Jurisdiction and Venue. Jurisdiction and venue for all disputes will be Evansville, Indiana. Both parties expressly waive the right to request a trial by jury regarding any legal dispute arising from this Agreement. Regardless of any statute or law to the contrary, any claim or cause of action arising out of or related to the Agreement or the Services must be filed within one (1) year after such claim or cause of action arose or be forever barred.

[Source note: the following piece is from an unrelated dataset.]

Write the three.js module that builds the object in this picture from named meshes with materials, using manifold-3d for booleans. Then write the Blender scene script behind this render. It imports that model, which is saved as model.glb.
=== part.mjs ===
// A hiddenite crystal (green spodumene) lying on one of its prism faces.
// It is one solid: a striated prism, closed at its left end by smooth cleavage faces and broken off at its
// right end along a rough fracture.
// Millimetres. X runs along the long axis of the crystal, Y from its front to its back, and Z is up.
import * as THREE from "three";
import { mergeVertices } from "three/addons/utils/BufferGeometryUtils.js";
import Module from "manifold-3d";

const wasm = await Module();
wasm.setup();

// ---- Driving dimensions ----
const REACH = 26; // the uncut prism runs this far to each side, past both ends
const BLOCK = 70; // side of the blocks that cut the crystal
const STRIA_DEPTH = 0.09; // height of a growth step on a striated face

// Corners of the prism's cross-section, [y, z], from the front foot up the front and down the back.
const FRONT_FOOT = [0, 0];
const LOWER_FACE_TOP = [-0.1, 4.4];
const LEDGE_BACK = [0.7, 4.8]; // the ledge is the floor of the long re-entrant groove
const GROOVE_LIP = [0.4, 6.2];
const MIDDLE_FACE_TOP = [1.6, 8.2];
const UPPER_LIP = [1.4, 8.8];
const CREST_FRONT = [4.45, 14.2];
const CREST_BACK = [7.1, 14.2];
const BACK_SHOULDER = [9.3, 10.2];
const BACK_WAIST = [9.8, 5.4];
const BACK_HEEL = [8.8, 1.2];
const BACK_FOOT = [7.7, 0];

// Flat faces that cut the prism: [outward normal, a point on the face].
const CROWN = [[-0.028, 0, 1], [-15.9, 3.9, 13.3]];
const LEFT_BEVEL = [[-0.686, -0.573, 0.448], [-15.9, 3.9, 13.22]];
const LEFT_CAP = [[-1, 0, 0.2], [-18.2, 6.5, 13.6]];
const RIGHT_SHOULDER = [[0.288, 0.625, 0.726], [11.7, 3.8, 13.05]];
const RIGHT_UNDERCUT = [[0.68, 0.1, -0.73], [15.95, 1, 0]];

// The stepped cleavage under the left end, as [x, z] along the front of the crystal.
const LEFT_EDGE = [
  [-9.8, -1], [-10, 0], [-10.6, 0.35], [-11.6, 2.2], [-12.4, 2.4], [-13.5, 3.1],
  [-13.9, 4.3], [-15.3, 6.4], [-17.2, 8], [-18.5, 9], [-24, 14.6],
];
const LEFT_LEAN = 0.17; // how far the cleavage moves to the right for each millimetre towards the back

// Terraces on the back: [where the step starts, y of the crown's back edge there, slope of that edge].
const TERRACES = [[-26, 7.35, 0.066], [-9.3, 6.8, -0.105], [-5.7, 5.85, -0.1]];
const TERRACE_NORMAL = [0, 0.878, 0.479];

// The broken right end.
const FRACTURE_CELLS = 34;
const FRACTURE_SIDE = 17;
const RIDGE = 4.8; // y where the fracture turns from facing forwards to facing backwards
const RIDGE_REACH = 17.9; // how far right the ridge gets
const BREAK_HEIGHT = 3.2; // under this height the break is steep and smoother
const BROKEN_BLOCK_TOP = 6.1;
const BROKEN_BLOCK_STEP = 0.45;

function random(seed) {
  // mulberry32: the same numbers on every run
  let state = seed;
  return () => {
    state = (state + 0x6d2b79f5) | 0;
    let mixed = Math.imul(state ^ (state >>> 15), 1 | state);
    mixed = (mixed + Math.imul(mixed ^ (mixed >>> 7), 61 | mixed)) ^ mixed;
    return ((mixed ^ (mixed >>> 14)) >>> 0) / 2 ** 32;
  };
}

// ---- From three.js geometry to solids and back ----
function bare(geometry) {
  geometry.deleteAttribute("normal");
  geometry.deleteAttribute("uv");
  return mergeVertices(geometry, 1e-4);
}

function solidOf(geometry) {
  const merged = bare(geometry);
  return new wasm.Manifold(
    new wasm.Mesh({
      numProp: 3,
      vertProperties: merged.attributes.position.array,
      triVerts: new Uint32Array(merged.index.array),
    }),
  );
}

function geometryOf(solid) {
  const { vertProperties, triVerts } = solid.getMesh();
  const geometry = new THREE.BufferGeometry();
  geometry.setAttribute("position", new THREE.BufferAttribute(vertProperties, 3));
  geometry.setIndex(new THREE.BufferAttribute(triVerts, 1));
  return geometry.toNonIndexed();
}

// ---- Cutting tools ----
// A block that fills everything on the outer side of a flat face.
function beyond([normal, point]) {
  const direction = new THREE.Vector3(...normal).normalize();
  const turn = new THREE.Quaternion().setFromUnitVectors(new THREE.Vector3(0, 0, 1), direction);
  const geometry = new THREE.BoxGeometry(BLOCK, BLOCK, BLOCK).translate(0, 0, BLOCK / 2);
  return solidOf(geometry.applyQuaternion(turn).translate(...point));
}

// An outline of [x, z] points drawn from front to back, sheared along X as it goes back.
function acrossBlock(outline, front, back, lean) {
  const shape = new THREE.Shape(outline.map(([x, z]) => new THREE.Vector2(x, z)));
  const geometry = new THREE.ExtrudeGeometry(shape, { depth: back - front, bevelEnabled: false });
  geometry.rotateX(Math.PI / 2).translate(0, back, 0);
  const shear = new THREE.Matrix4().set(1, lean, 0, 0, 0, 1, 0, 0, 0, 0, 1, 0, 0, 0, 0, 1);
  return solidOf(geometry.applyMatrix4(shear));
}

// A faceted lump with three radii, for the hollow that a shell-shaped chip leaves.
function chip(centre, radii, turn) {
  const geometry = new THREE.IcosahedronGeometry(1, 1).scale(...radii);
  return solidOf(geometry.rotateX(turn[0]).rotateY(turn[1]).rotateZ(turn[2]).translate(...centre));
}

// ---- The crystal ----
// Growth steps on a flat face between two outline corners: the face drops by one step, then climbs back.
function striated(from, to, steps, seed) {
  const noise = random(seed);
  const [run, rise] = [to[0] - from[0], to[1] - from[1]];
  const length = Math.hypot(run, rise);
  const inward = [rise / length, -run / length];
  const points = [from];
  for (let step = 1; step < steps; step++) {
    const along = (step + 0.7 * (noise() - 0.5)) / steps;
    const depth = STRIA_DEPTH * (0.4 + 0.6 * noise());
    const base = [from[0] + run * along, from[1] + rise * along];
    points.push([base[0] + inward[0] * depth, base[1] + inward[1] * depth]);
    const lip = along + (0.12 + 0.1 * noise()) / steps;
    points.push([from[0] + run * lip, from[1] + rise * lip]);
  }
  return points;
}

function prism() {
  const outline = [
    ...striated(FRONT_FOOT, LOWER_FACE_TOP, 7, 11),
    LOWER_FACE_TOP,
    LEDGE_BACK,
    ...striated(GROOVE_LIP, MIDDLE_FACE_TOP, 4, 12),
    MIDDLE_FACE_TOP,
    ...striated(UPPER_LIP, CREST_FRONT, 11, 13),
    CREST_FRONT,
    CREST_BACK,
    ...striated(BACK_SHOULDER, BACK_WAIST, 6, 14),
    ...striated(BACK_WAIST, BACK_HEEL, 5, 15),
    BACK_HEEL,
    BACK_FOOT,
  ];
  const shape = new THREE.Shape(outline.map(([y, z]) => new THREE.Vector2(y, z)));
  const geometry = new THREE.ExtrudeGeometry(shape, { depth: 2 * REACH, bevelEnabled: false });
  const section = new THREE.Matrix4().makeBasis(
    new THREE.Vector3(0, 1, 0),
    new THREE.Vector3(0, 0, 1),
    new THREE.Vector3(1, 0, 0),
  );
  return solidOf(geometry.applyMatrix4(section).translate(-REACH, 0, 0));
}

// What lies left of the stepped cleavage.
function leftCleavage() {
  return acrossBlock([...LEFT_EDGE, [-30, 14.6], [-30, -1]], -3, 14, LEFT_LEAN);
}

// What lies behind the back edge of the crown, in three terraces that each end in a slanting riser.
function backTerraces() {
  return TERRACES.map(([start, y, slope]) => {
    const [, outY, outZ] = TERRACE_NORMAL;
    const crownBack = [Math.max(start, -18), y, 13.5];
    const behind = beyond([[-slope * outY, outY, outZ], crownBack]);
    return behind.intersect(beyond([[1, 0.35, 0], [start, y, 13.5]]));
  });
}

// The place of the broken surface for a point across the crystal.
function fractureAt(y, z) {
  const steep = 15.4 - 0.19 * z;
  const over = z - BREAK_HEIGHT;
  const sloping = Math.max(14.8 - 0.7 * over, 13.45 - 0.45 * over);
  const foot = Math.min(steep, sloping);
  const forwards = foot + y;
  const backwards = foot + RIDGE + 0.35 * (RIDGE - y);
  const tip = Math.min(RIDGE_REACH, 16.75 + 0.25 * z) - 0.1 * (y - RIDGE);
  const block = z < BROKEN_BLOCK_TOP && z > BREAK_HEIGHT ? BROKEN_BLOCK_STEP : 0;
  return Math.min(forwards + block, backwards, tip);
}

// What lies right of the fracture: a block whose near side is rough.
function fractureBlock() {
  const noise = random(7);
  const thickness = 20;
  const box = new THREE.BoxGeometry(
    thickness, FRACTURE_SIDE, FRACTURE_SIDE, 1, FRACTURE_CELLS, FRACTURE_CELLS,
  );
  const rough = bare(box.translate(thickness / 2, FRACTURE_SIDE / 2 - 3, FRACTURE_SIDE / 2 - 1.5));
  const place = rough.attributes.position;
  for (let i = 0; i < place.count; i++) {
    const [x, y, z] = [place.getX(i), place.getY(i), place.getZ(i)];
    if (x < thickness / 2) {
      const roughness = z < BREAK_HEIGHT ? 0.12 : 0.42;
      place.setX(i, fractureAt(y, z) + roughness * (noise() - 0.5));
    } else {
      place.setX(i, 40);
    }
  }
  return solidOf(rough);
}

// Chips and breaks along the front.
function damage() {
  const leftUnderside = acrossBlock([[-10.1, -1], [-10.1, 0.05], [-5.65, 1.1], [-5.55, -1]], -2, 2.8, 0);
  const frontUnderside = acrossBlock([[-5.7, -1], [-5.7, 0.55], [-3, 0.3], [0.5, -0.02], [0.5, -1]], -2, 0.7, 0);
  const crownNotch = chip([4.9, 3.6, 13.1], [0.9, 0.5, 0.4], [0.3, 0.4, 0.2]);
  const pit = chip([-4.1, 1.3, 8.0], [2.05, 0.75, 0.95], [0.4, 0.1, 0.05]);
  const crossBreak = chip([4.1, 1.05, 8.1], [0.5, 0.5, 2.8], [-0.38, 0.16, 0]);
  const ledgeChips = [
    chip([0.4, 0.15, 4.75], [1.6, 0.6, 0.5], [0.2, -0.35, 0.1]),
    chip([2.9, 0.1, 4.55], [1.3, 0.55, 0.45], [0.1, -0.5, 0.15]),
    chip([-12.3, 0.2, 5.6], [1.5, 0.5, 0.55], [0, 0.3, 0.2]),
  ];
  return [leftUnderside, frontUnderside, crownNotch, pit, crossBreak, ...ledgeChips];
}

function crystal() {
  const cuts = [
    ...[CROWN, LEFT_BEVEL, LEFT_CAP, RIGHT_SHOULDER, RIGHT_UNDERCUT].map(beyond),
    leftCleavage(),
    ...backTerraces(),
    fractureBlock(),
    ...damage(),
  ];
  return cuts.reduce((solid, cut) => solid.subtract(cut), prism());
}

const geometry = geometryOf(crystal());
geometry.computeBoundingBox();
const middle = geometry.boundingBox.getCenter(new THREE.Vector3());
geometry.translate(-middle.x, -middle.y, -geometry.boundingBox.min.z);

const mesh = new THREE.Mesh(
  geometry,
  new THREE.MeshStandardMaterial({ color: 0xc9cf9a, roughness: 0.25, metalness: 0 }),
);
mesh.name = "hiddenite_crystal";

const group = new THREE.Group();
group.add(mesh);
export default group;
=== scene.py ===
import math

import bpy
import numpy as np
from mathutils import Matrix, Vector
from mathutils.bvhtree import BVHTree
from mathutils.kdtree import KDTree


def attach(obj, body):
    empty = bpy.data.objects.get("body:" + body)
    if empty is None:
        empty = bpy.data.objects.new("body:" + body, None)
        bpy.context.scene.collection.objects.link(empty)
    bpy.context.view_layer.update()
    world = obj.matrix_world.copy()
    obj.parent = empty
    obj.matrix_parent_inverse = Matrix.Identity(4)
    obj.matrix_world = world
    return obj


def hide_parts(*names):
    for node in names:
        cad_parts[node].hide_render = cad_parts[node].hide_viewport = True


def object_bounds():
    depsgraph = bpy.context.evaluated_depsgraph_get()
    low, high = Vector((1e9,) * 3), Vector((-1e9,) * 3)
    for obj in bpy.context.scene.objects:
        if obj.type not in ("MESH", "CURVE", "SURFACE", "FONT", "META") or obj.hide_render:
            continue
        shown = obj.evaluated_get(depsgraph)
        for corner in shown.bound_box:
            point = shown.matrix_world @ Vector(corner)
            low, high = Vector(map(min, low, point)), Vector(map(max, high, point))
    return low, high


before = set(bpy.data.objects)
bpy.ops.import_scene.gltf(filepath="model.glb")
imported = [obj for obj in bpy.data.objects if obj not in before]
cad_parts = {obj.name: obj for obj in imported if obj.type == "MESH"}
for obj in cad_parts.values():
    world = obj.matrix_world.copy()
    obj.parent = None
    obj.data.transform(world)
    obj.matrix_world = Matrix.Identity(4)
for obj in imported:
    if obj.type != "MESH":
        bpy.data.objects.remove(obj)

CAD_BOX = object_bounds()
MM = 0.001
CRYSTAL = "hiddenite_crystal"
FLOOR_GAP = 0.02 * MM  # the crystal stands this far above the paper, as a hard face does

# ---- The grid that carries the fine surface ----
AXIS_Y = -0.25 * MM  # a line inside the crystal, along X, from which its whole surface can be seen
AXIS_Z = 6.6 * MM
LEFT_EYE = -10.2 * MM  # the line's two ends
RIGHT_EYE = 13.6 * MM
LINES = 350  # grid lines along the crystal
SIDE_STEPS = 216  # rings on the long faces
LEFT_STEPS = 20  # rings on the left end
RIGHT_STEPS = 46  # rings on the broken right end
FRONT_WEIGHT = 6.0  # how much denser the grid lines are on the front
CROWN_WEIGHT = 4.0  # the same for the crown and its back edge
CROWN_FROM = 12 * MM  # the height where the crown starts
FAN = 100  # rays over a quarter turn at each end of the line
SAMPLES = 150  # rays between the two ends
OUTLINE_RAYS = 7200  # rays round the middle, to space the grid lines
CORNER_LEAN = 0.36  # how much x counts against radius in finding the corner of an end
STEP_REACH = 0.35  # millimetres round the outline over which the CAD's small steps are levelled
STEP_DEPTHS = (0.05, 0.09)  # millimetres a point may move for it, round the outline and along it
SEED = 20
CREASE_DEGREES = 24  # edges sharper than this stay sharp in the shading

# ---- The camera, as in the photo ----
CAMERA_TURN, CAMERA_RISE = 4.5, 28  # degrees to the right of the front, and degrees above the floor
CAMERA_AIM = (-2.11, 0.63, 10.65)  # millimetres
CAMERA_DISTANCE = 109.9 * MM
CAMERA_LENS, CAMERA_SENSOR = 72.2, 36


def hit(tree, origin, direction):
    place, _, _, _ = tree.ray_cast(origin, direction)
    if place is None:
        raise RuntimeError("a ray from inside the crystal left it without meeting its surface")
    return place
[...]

Miscellaneous. The Agreement may not be assigned by Customer. Company may assign this Agreement without Customer consent. In the Agreement, wherever a singular word is used, it shall also include the plural whenever required by the context and vice versa. The invalidity or unenforceability of any provision of the Agreement shall not affect the other provisions, and the Agreement shall be construed in all respects as if such invalid or unenforceable provision had not been a part of the Agreement. All headings and captions are for convenience only, and will not be interpreted to have independent meaning or to modify any provision of the Agreement. The format, words and phrases used in this Agreement shall have the meaning generally understood in the broadband and communications industries. This Agreement shall be construed in accordance with its fair meaning and not against the drafting party. The Agreement represents the entire understanding between the parties and supersedes all prior agreements and representations whether express or implied, oral or written. Customer acknowledges that Customer is not entering into this Agreement in reliance on any term, condition, representation or warranty not expressly stated in the Agreement. The following provisions shall survive the expiration or termination of the Agreement: Sections 8 and 9.